Auckland house sales dropped 14 percent in May from a year earlier as the market cooled ahead of winter, according to Barfoot & Thompson, the city's biggest realtor.

Sales dropped to 1,109 in May from 1,284 a year earlier, and were up 37 percent from April when the Easter public holidays fell. The average sale price dropped to $702,966 from $708,603 in April, but was still up from $644,737 in 2013. The median sale price rose 4 percent to $645,000 in the month, and was up from $570,000 a year earlier. 

Listings fell to 3,498 in May from 3,623 in April and up from 3,034 the previous year. New listings fell 19 percent in May to a three month low of 1,318.

"It is by now a well-worn story, Auckland remains a city with a greater number of people chasing fewer properties," Barfoot managing director Peter Thompson said in a statement. "Overall the market is in line with seasonal activity, and we are likely to see further cooling with average and median sales prices calling back slightly over the winter months."

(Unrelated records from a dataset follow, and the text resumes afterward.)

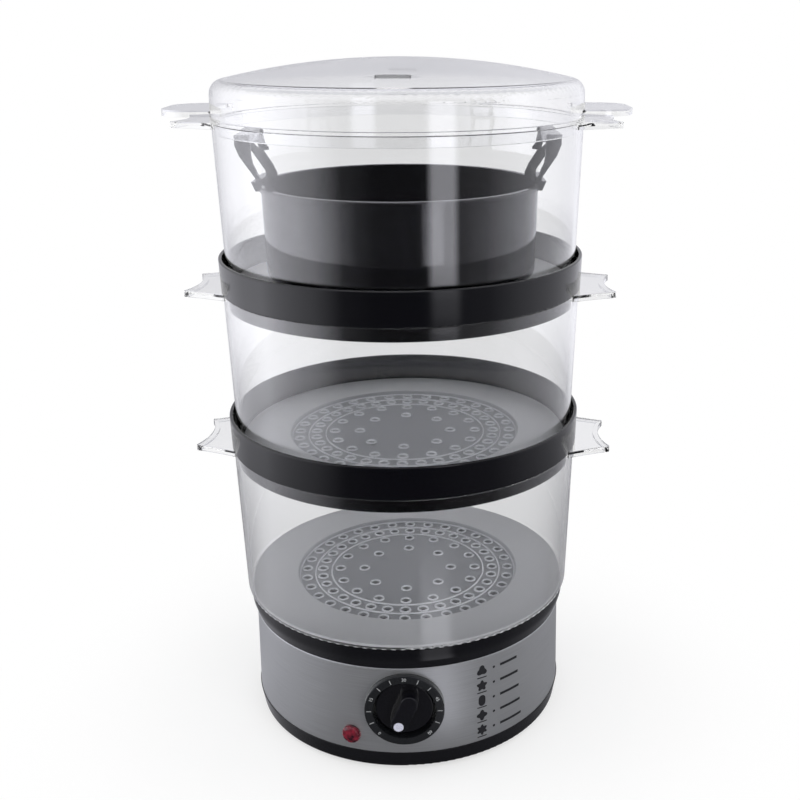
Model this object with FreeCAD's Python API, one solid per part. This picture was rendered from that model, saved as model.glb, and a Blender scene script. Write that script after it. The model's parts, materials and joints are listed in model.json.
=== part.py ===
"""Electric food steamer: a heated base, three stacked baskets, a rice bowl and a lid.

Millimetres, +Z up. The origin is on the floor under the centre of the base, -Y is the
front with the timer, and the basket handles point along X. Every piece is one node in parts/.
"""
import FreeCAD, Part
import math
import os

Vec = FreeCAD.Vector
UP = Vec(0, 0, 1)
FRONT = Vec(0, -1, 0)

# ---- driving sizes: clearances -------------------------------------------------------------
SEAT_GAP = 0.4          # radial play of a piece that is fixed in its seat
NEST_GAP = 0.9          # radial play of a loose piece in the one below it
SHAFT_GAP = 0.05        # radial running fit of the timer shaft
BAND_GAP = 0.05         # between the curved band and the pieces that lie on it
THREAD = 0.3            # a screw shank is this much thinner than its clearance hole, in radius
EDGE = 0.4              # round on a thin moulded edge
SOFT_EDGE = 0.8         # round on a thicker moulded edge

# ---- driving sizes: base -------------------------------------------------------------------
FOOT_STAND = 2.0        # the rubber feet hold the base this far off the table
FOOT_R = 7.0
FOOT_STEM_R = 2.9
FOOT_SET_IN = 23.5      # centres of the feet inside the widest line of the skirt
FOOT_ANGLE = 45.0       # first foot and first screw, counted from +X
FOOT_COUNT = 4
BASE_R = 98.5           # widest line of the black skirt under the steel band
SKIRT_FLARE = 1.8       # the skirt is this much narrower at the table
SKIRT_H = 10.3
BAND_H = 56.6
BAND_SET_BACK = 0.5     # foot of the band inside the widest line of the skirt
BAND_TAPER = 0.9        # the band is this much narrower at its top
BAND_T = 0.5
BAND_BEAD_R = 0.6       # rolled bead along the top edge of the band
BASE_WALL = 2.4
DECK_T = 2.6
TANK_SET_IN = 14.5      # wall of the water tank inside the widest line of the skirt
TANK_TIMER_GAP = 2.6    # room between the timer and the flat front wall of the tank
TANK_DEPTH = 39.0
TANK_CORNER_R = 9.0
COVER_T = 2.2
VENT_LENGTH = 30.0
VENT_W = 3.0
VENT_PITCH = 8.0
VENT_COUNT = 5
SCREW_R = 1.5
SCREW_HEAD_R = 3.0
SCREW_LENGTH = 14.0
BOSS_R = 3.9
BOSS_SET_IN = 8.6       # centres of the screw bosses inside the widest line of the skirt

# ---- driving sizes: heater -----------------------------------------------------------------
HEATER_DOME_R = 27.0
HEATER_FLANGE_W = 10.0
HEATER_DOME_H = 8.0
HEATER_SHEET = 0.8
HEATER_SHOULDER_R = 3.0
HEATER_FOOT_R = 1.2
GASKET_T = 1.2
CLAMP_T = 1.6
HEATER_BOLT_SET_IN = 4.0    # centres of the bolts inside the edge of the flange
HEATER_BOLT_R = 1.5
HEATER_BOLT_HEAD_R = 2.9
HEATER_BOLT_COUNT = 3
ELEMENT_SET_IN = 8.0    # middle of the element's loop inside the dome
ELEMENT_TUBE_R = 3.6
TERMINAL_R = 2.2
TERMINAL_DROP = 15.0
THERMOSTAT_R = 8.5
THERMOSTAT_H = 6.5
THERMOSTAT_TAG = (0.8, 6.0, 8.0)
THERMOSTAT_TAG_X = 5.0
FUSE_R = 2.2
FUSE_LENGTH = 18.0
BOOSTER_GAP = 6.0       # between the heater's flange and the outside of the booster ring
BOOSTER_H = 27.0
BOOSTER_WALL = 2.0
BOOSTER_TAPER = 3.0     # the booster ring is this much narrower at its top
BOOSTER_NOTCH_W = 12.0
BOOSTER_NOTCH_H = 6.0
BOOSTER_NOTCH_COUNT = 4

# ---- driving sizes: timer and pilot light --------------------------------------------------
DIAL_Z = 42.3
DIAL_R = 23.3
DIAL_PROUD = 2.2        # face of the dial ring in front of the band
DIAL_FACE_W = 4.8       # width of the printed face round the knob
DIAL_OVERLAP = 1.5      # the face covers the edge of its hole by this much
DIAL_DEPTH = 10.2       # from the face of the ring back to the timer
DIAL_FLOOR_T = 1.8
KNOB_GAP = 1.6          # between the knob and the ring round it
KNOB_T = 3.6
KNOB_BORE_DEPTH = 7.0
KNOB_SET_BACK = 3.0     # knob disc behind the face of the dial ring
GRIP_LENGTH = 25.6
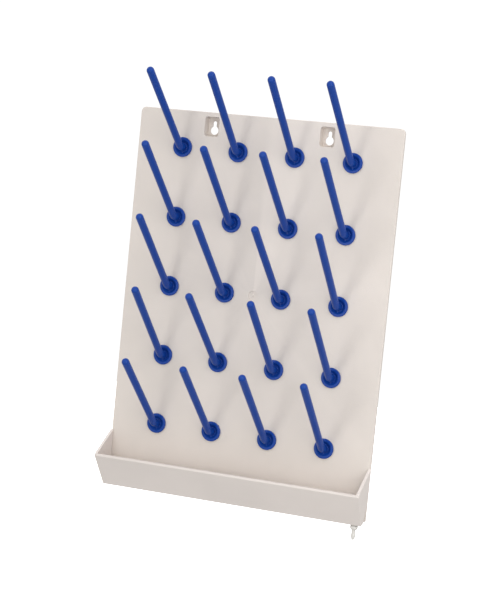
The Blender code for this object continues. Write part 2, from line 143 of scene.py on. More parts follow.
# Peg: flange, cup and plug
FLANGE_RADIUS = 0.0144
FLANGE_THICKNESS = 0.003
CUP_MOUTH_RADIUS = 0.0108
CUP_FLOOR_RADIUS = 0.0068
CUP_DEPTH = 0.0044
ROOT_RADIUS = 0.00495
ROOT_FILLET = 0.0012
PLUG_RADIUS = 0.0094
PLUG_LENGTH = 0.009
PLUG_RECESS_RADIUS = 0.0058
PLUG_RECESS_DEPTH = 0.0012
PLUG_GROOVE_Y = 0.0066
PLUG_GROOVE_DEPTH = 0.0003
FOOT_FILLETS = (0, 0.0003, 0.0008, 0.0002, 0.0002, 0.0002, 0, 0.0006, 0.0009, 0.0007, 0.0006, ROOT_FILLET, 0)
KEY_WIDTH = 0.003
KEY_HEIGHT = 0.0013
WEB_WIDTH = 0.0016
WEB_RECESS = 0.6

# Peg: shaft. Reaches are in front of the middle of the flange's thickness, rises above its centre.
ELBOW_REACH = 0.0086
BEND_RADIUS = 0.014
SHAFT_TIP_RISE = 0.1024
SHAFT_TIP_REACH = 0.1344
SHAFT_FOOT_RADIUS = 0.0051
SHAFT_TIP_RADIUS = 0.0054
SHAFT_ROOT_DEPTH = 0.0028
NUB_SHARE = 0.68
NUB_RADIUS = 0.0011
NUB_PROUD = 0.0005
NUB_END = radians(80)
DOME_END = radians(84)

# Trough. Reaches are in front of the board's face.
TROUGH_FLOOR_WIDTH = 0.397
TROUGH_BOTTOM = -0.3004
TROUGH_SLOPE_TOP = -0.2549
TROUGH_LIP_TOP = -0.2516
TROUGH_BACK_TOP = -0.2593
TROUGH_LIP_REACH = 0.0503
TROUGH_FLOOR_REACH = 0.016
TROUGH_WALL = 0.0026
TROUGH_REAR_BEND = -0.262
TROUGH_REAR_LEAN = 0.0025
TROUGH_END_WALL = 0.0040
TROUGH_END_RADIUS = 0.003
TROUGH_END_SEGMENTS = 6
TROUGH_REAR_RADIUS = 0.004
TROUGH_FRONT_RADIUS = 0.002
TROUGH_INNER_RADIUS = 0.0015
HOOK_ROOT_SHARE = 0.7
HOOK_X = 0.120
HOOK_WIDTH = 0.014
HOOK_NECK_TOP = -0.269
HOOK_NECK_HEIGHT = 0.003
HOOK_TONGUE_DROP = 0.008
HOOK_TONGUE_THICKNESS = 0.0023
HOOK_TRAVEL = 0.008
HOOK_FILLETS = (0, 0, 0.0012, 0.0008, 0.0008, 0)
BACK_GROOVE = 0.0010

# Drain
DRAIN_X = 0.1873
DRAIN_REACH = 0.0100
DRAIN_BORE_RADIUS = 0.0012
SPIGOT_RADIUS = 0.0035
SPIGOT_HOLE_RADIUS = 0.0038
SPIGOT_LIP_RADIUS = 0.0044
SPIGOT_LIP_HEIGHT = 0.0012
COLLAR_RADIUS = 0.0056
COLLAR_STEP_RADIUS = 0.0038
COLLAR_HEIGHT = 0.0055
COLLAR_TAPER_HEIGHT = 0.0025
SEAL_THICKNESS = 0.0011
SEAL_RADIUS = 0.0050
NOZZLE_RADIUS = 0.0028
NOZZLE_END_RADIUS = 0.0018
BARB_RADIUS = 0.0033
BARB_HEIGHT = 0.0052
BARB_BACK = 0.004
SPOUT_FILLETS = (0.0002, 0.0004, 0.0010, 0.0010, 0.0003, 0.0005, 0.0010, 0.0003, 0, 0, 0.0002, 0.0002, 0.0002)
SEAL_FILLETS = (0.0002, 0.0002, 0.0004, 0.0004)

# Facets, and how far the middle of a two-step fillet stands from its ends, as a share of its size
ROUND_SEGMENTS = 48
SHAFT_SEGMENTS = 32
BEND_STEPS = 12
DOME_STEPS = 7
FILLET_STEPS = 4
FILLET_BEND = 0.3
CORNER_STEPS = 8
SMOOTH_BELOW = radians(38)

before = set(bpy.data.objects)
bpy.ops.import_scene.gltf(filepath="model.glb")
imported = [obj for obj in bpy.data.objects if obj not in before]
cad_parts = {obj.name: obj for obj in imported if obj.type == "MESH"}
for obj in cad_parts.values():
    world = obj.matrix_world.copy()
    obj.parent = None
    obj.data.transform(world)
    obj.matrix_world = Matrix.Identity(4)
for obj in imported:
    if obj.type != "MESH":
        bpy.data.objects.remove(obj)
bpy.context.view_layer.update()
BOARD_LOW, BOARD_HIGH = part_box("back_board")
_, TROUGH_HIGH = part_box("drip_trough")
SPOUT_LOW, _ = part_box("drain_spout")
FRONT_Y = BOARD_LOW.y
SHEET_BACK_Y = FRONT_Y + SHEET_THICKNESS
RIM_Y = FRONT_Y + RIM_DEPTH
TROUGH_REAR_Y = FRONT_Y - GAP
DRAIN_Y = FRONT_Y - DRAIN_REACH


# Points and outlines

def arc(middle, radius, start, end, steps):
    """Points round an arc, from one angle to another."""
    angles = [start + (end - start) * i / steps for i in range(steps + 1)]
    return [(middle[0] + radius * cos(angle), middle[1] + radius * sin(angle)) for angle in angles]


def rounded(corners, radii, closed=True, steps=FILLET_STEPS):
    """The outline through the corners, each made an arc of its own radius. A radius of 0 keeps it sharp."""
    outline = []
    count = len(corners)
    for i, (corner, radius) in enumerate(zip(corners, radii)):
        if radius == 0 or (not closed and i in (0, count - 1)):
            outline.append(corner)
            continue
        here = Vector(corner)
        before = (Vector(corners[i - 1]) - here).normalized()
        after = (Vector(corners[(i + 1) % count]) - here).normalized()
        half = before.angle(after) / 2
        middle = here + (before + after).normalized() * radius / sin(half)
        first = here + before * radius / tan(half) - middle
        last = here + after * radius / tan(half) - middle
        start = atan2(first.y, first.x)
        turn = (atan2(last.y, last.x) - start + pi) % (2 * pi) - pi
        outline += arc(middle, radius, start, start + turn, steps)
    return outline


def rectangle(x0, x1, z0, z1, radius, grow=0.0):
    """The (x, z) outline of a rectangle with round corners, grown or shrunk all round."""
    corners = [(x0 - grow, z0 - grow), (x1 + grow, z0 - grow), (x1 + grow, z1 + grow), (x0 - grow, z1 + grow)]
    return rounded(corners, [max(radius + grow, 0.0001)] * 4, steps=CORNER_STEPS)


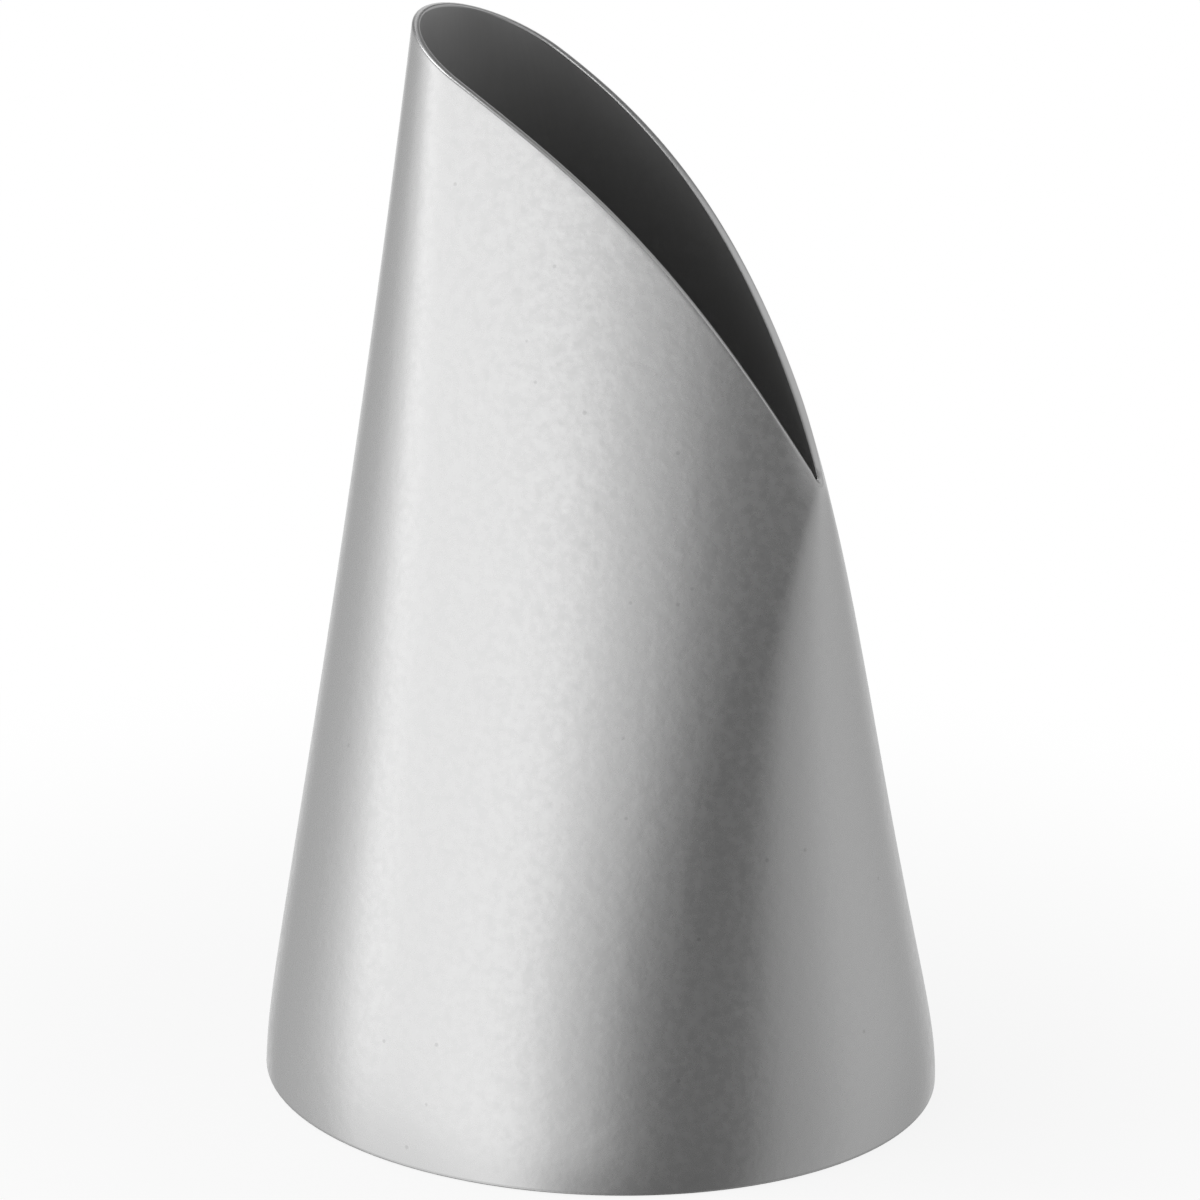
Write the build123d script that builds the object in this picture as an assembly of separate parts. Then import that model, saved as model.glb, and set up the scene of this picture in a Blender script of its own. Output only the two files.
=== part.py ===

Auckland's property market has been a bugbear for the Reserve Bank as prices accelerated in the face of a supply shortage, and last October introduced restrictions on low-equity home lending as a means to cool the sector, without having to resort to early interest rate hikes. Since then, the bank has embarked on a tightening policy, hiking the official cash rate twice to 3 percent, and is widely expected to hike it for a third time next week.

In May, Barfoot sold 343 properties with a price tag of less than $500,000. That was about 31 percent of all sales in the month, down from 37 percent in April. Sales of $1 million homes rose to 188, from 120 in April.


Comments and questions

Record high consents issued for new builds in Auckland since 2002!

I guess once housing supply is not restricted and actively facilitated by the govt, property prices do fall as shown in the latest statistics.

Nope, it has nothing to do with consents issued. It's all down to interest rates and loan restrictions. There was never a supply crisis, just a debt fuelled price bubble as "investors" bid up prices based on financial illiteracy - a fundamental misunderstanding of financial cycles and the cost of capital and its impact on asset prices. It's all coming apart now-watch the REInZ data this week which is more comprehensive. Volumes ALWAYS lead prices, both up and down and we have had a series of months now where volumes have cratered, and prices are now falling By the end of the winter prices will be down 10% or more and about time.
House prices have been in an unsustainable bubble which is now deflating.